Most algorithms implicitly assume that each cluster that we are looking for is equally dense. This is rarely the case in real datasets.

Another difficulty along the same lines is that there are no good ways of checking whether the algorithm missed or merged clusters of different densities. Density based hierarchical algorithms can avoid this problem to some degree.

### Shape assumption

Many algorithms have implicit or explicit constraints on the shape of the clusters. As an example, the k-means family of algorithms implicitly assumes clusters to be ‘spherical’. Similarly, model based algorithms explicitly assume a model of the shape of the cluster. Imagine you find clusters using either of these methods - how might you discover the fact that the clusters are not faithful to the underlying distribution?

Hierarchical methods fare far better on this count.

### How do we know if the clusters are any good?
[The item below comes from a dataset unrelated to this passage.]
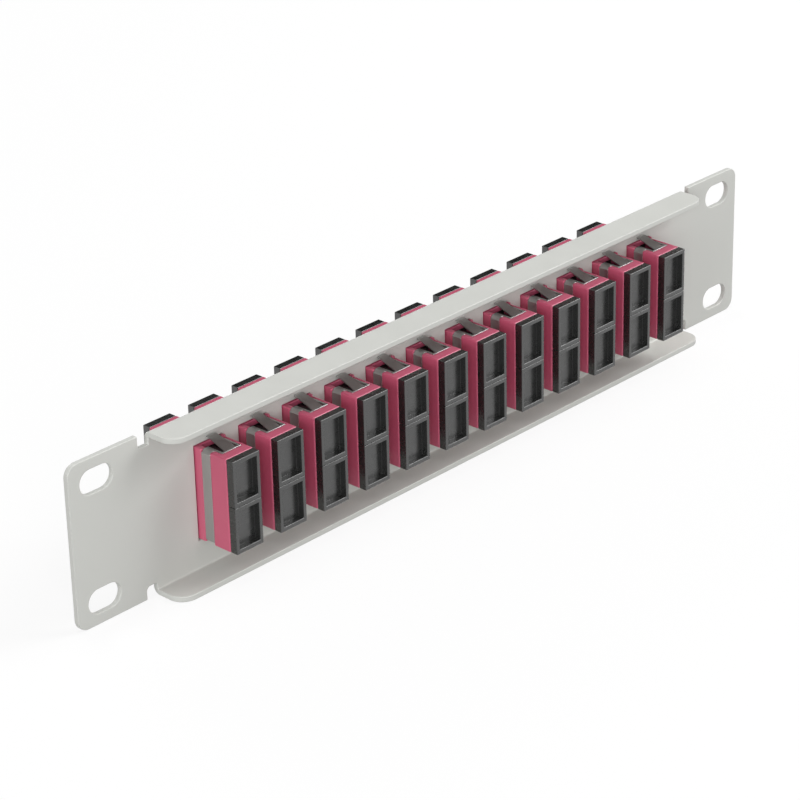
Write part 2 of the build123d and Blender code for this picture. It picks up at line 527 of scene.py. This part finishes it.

There are lots of ways of assessing clusters. The general issue with all of these methods is that they essentially enforce an implicit model. Thus, evaluating ‘perfectly good’ clusters, might result in bad scores.

### Sampling

In general, clustering is a perfect candidate for sampling. Intuitively, if we sampled from data points uniformly at random, we expect to draw samples from the clusters in proportion to the density of the cluster. This intuition fails for high dimensional spaces - imagine a very high dimensional space, say constructed using a bag-of-words model of text. A general problem with high dimensional spaces is that every point is on an average equi-distant from every other point. This has two effects:

1. The regions of high density can be very small and numerous. This makes the sampling argument difficult, since we simply might not be able to sample from enough clusters for it to be a meaningful representation of the space.
2. The sample might appear to be a bunch of singletons - where no point is connected to any other point.